Based on the existing body of experimental evidence, the authors built a computational framework that models previously uncovered attentional mechanisms. “The world around us is dynamic and much more complex than your typical stimulus in psychological experiments. These experiments are usually restricted to static images or compositions of simple geometrical forms, and previous models describing how humans explore their environments typically only work in such reduced scenarios. With our modeling framework, we found a simple but powerful approach to test different assumptions about how the visual system might work“, said Nicolas Roth, the paper’s main author.

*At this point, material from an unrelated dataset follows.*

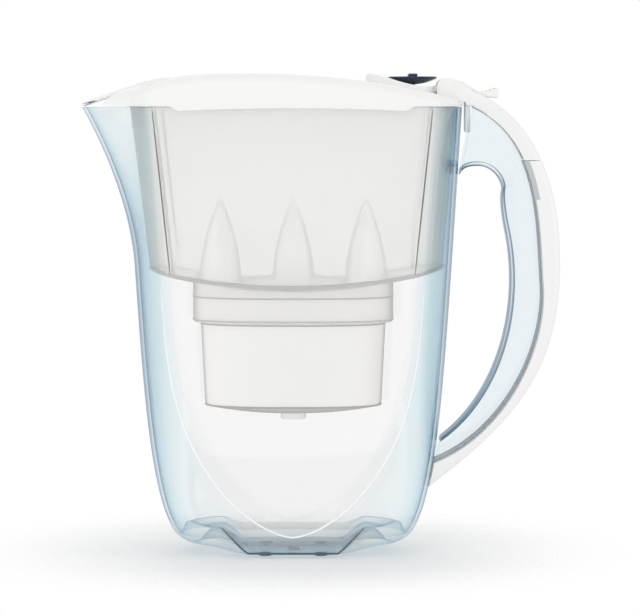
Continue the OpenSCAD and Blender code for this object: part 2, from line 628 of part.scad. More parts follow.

Historically, computational models that predict what humans pay attention to are based on so-called “space-based attention”. The idea is that the brain processes the whole visual field where everything we see is directly mapped onto a mental image of the scene from which it selects the next eye movement target. In such a map, conspicuous parts of the scene (like the location of the red color of the cap or the movement of the bird’s wings) stand out and are consequently most likely to be selected as targets for the following eye movements. There is, however, mounting evidence in favor of a competing view, where it is not the conspicuity of each location in this space that determines where to look next, but rather semantically defined objects. In models assuming “object-based attention”, the movement of wings would still be conspicuous, but it would immediately be processed as part of the flying bird. Similarly, such a model would not select the location of the most outstanding color in the scene as the next gaze position. Instead, it would first divide the scene into different objects and then, based on this representation, choose which object to look at based on its features like the color of a person’s clothes. “The difference between these two possible ways of how the brain represents potential eye movement targets might sound technical,” said Roth. “Yet, investigating whether visual attention is space- or object-based is crucial for understanding how the brain organizes and acts on visual information. Therefore, we think that our finding of object-based models resulting in significantly more human-like eye movements is an important step in understanding the basic principles of how we achieve an understanding of the visual world.”

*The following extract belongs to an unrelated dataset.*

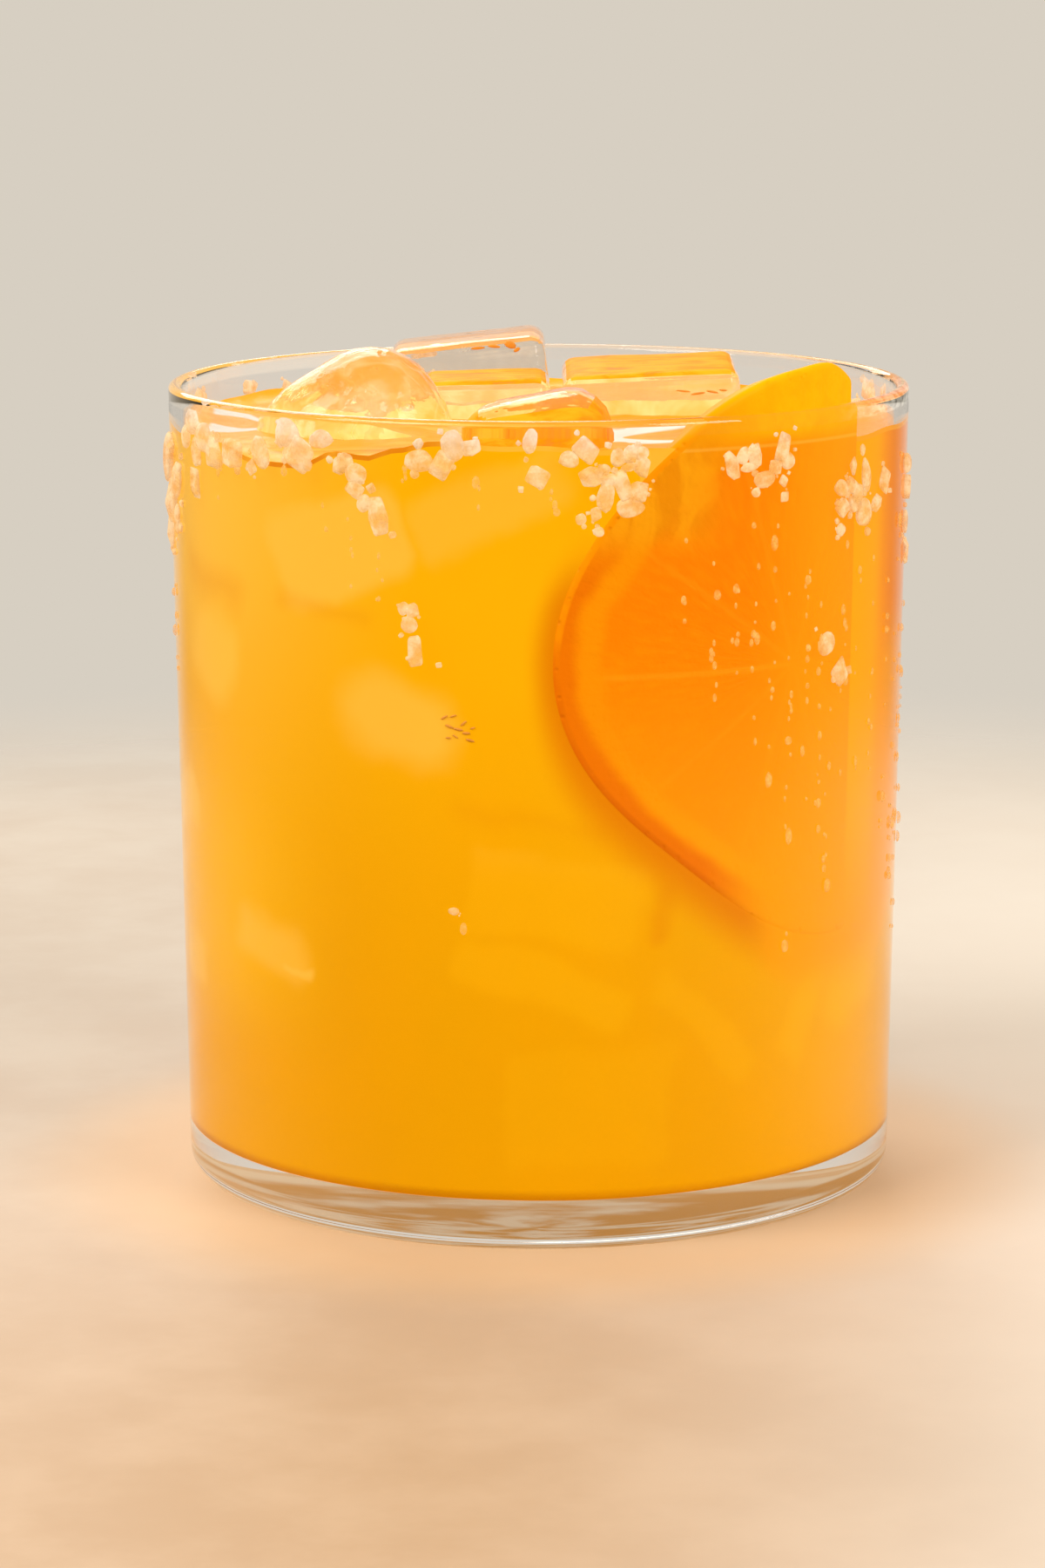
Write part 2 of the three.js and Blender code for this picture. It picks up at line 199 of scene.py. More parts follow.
# Single crystals on the front: azimuth, height, width and length in millimetres, tilt in degrees
FRONT_CRYSTALS = [
    (-79.5, 87.2, 3.4, 5.6, 4), (-77.0, 82.0, 3.0, 5.2, -6), (-73.4, 85.0, 2.6, 4.6, 8),
    (-81, 78.4, 2.0, 4.4, 0), (-74.5, 80.2, 1.8, 4.0, 10), (-64.6, 92.4, 2.8, 2.6, 20),
    (-60.4, 91.2, 3.4, 3.6, -24), (-57.6, 89.6, 2.4, 3.4, -30), (-63.4, 89.0, 2.0, 3.4, 0),
    (-64.4, 85.6, 1.8, 3.6, -4), (-67.6, 90.6, 2.2, 2.8, 0), (-52.1, 89.9, 3.0, 3.4, 12),
    (-45.4, 90.4, 2.8, 4.2, -28), (-47.6, 88.6, 1.6, 1.8, 0), (-39.4, 92.9, 3.6, 3.4, 0),
    (-37.6, 90.8, 3.4, 3.4, 30), (-33.4, 92.6, 3.3, 1.9, -8), (-29.8, 90.1, 2.5, 1.9, -30),
    (-27.6, 89.0, 2.8, 2.4, 20), (-27.8, 87.3, 2.1, 2.0, 40), (-26.4, 85.8, 1.7, 2.2, 20),
    (-24.0, 84.4, 2.2, 4.0, -8), (-17.6, 90.7, 3.6, 2.4, 4), (-14.2, 90.3, 2.5, 2.4, 30),
    (-12.5, 92.7, 2.6, 3.2, 4), (-9.8, 92.5, 1.9, 1.8, 0), (-1.4, 93.2, 1.7, 2.9, 10),
    (-0.4, 89.2, 2.6, 2.3, 24), (4.2, 91.2, 2.2, 2.0, 30), (6.6, 92.2, 3.2, 2.5, 40),
    (11.3, 91.2, 1.8, 2.1, 0), (13.0, 91.6, 1.4, 1.8, 14), (14.7, 91.7, 1.7, 1.5, 0),
    (14.9, 90.2, 1.5, 2.4, 10), (13.0, 90.2, 2.0, 1.0, -12), (7.5, 89.2, 2.4, 2.0, 0),
    (9.3, 90.0, 1.4, 1.3, 20), (11.9, 88.2, 2.0, 3.3, -22), (9.5, 86.9, 2.0, 3.4, 6),
    (14.3, 87.4, 1.9, 2.2, 14), (12.9, 85.7, 3.1, 2.0, 8), (9.9, 88.8, 1.6, 1.5, 0),
    (5.9, 84.5, 1.3, 1.3, 20), (8.1, 85.1, 1.0, 1.6, 0), (8.5, 83.1, 1.4, 1.2, 30),
    (29.0, 89.8, 1.5, 3.1, -20), (31.0, 90.9, 1.6, 1.9, 20), (32.9, 90.8, 1.7, 2.0, -10),
    (32.1, 89.5, 2.8, 1.1, -14), (38.2, 91.2, 1.8, 3.3, 14), (39.0, 89.8, 2.0, 2.0, 40),
    (36.8, 89.2, 1.5, 1.7, 0), (34.7, 88.0, 3.0, 2.1, 0), (38.4, 87.6, 1.1, 1.4, 0),
    (33.4, 86.5, 1.2, 1.0, 0), (38.7, 85.8, 1.1, 1.1, 0), (51.2, 85.9, 2.2, 1.9, 10),
    (53.8, 85.9, 1.8, 2.0, 0), (55.7, 84.8, 2.2, 2.6, 30), (51.6, 83.6, 2.2, 2.0, 0),
    (57.4, 82.6, 3.2, 3.6, 0), (54.6, 83.8, 1.8, 2.2, -20), (51.3, 81.1, 1.6, 1.5, 30),
    (62.0, 83.2, 2.0, 1.5, -20), (58.2, 86.8, 1.8, 3.8, -10), (54.4, 88.2, 1.1, 1.9, 0),
    (57.0, 89.8, 1.0, 1.4, 0), (65.0, 85.6, 2.0, 3.2, 16), (78.5, 86.4, 2.6, 2.6, 0),
    (80.5, 83.4, 2.2, 3.0, 10), (79, 79.6, 1.8, 2.8, 0), (81, 75.8, 1.6, 2.4, 0),
    (48.2, 68.3, 2.5, 2.7, 20), (51.9, 64.5, 2.3, 3.2, -24), (-20.2, 74.2, 1.4, 1.5, 0),
    (-18.9, 74.0, 1.5, 1.6, 20), (-19.3, 72.4, 2.1, 2.0, 0), (-18.5, 69.5, 1.8, 4.0, -2),
    (-13.0, 40.0, 1.2, 0.9, 0),
]
SALT_SEED = 20260
SALT_SMALLEST_SHARE = 0.45
SALT_SUNK_SHARE = 0.3
SALT_BELOW_RIM = 1.2 * MM
FRONT_ENDS_AT = 86           # the frame's clusters further round than this are kept as they are
GRAIN_KINDS = 8
SMALL_GRAIN = (1, 0.7, 1.1)  # the stretch of the small crystals beside each large one
CRYSTAL_SPREAD = 1.14        # tumbled crystals are made this much larger, so that they cover their places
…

This study can have important implications for the creation of artificial systems, such as robots. “Since we can now model eye movements in dynamic real-world scenes, we can also transfer our insights to artificial systems that interact with the real world. For example, at the Science of Intelligence cluster, we and our robotics colleagues are currently investigating how a robot benefits from actively moving its cameras to explore its environment using human-inspired object-based attention”, said Roth.